The same cannot be said of the cannabis referendum – which will be indicative only.
Under current polling, cannabis looks to be much closer than the euthanasia question. The 1News Colmar Brunton poll – taken before the draft legislation was released this week – had 43 per cent supporting legalisation, 49 per cent opposing it and 6 per cent under or wouldn't say.
With no one in National being identified as a supporter and no one in Labour identified as strongly opposing legalisation, the cannabis referendum is more likely to enmeshed in the party politics.
National leader Simon Bridges and deputy leader Paula Bennett both oppose legalisation and National appears to be taking a party position on it – unofficially anyway – and could yet take an official position.
Alongside its hardline policies on law and order and welfare, it is pretty clear National is headed to an election year of attack advertising in which Labour is portrayed as soft on crime, soft on welfare and soft on drugs.
If Labour continues as it has on the issue, it will be in danger of putting the same constraints on itself as it did with the capital gains tax - leaving the debate to others and effectively giving National a free hit.
Bennett has been a well-rehearsed campaigner on the issue, having presented at all the party's regional conferences and visited. She highlights health issues rather than moral ones, and the unknowns such as whether, for example, a landlord should be able to stop a tenant growing cannabis.
Winston Peters joked about not seeing the difference between the dope and weed in reference to Bennett and a 14g bag of fake cannabis she brought into the House.
But he also made a reference which suggested personal attacks will intensify.
New Zealand First and National will be competing for the same anti-legalisation constituency.
New Zealand First is the reason the cannabis referendum will be indicative only and not binding like the euthanasia one.

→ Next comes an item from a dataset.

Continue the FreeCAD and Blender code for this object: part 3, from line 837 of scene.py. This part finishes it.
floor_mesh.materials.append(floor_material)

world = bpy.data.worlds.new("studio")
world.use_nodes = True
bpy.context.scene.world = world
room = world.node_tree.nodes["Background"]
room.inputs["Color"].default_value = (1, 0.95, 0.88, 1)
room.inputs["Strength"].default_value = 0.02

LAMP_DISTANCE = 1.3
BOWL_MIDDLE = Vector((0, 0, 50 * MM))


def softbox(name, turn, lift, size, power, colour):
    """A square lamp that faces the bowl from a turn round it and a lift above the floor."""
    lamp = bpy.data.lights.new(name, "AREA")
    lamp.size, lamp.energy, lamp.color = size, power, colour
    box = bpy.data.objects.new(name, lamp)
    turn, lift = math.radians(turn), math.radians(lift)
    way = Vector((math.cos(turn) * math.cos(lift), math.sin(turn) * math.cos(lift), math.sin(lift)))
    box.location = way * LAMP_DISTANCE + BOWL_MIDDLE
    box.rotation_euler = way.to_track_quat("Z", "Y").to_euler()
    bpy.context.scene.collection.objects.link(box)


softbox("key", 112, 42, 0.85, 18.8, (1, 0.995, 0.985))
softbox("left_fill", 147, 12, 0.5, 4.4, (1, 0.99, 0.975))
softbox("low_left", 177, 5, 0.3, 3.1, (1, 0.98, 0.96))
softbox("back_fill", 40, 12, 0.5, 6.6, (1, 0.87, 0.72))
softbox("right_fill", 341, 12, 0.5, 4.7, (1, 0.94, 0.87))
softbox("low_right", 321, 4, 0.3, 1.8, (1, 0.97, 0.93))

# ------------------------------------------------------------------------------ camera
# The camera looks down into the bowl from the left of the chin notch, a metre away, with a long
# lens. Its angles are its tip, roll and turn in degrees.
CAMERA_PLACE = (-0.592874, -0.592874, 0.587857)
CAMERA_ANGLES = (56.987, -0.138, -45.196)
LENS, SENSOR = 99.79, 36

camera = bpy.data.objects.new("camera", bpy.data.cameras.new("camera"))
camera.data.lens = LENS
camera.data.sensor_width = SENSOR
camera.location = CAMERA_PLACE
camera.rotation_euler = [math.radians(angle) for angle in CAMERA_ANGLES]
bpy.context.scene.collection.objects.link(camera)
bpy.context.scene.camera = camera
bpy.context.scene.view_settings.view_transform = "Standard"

Such is its opposition, the party would not support the bill passing through Parliament even with the proviso it could only be enacted by majority support in a referendum.
However, unlike National, it has promised to enact the bill if it does pass.
The ugliest row this week was over political donations. Legislation passed under urgency, which does nothing to enhance transparency or to prevent parties concealing the source of it donors in a trust, capped off Winston Peters' attack on a former president of his party.
The process was a disgrace to the very democracy it purports to protect in election 2020.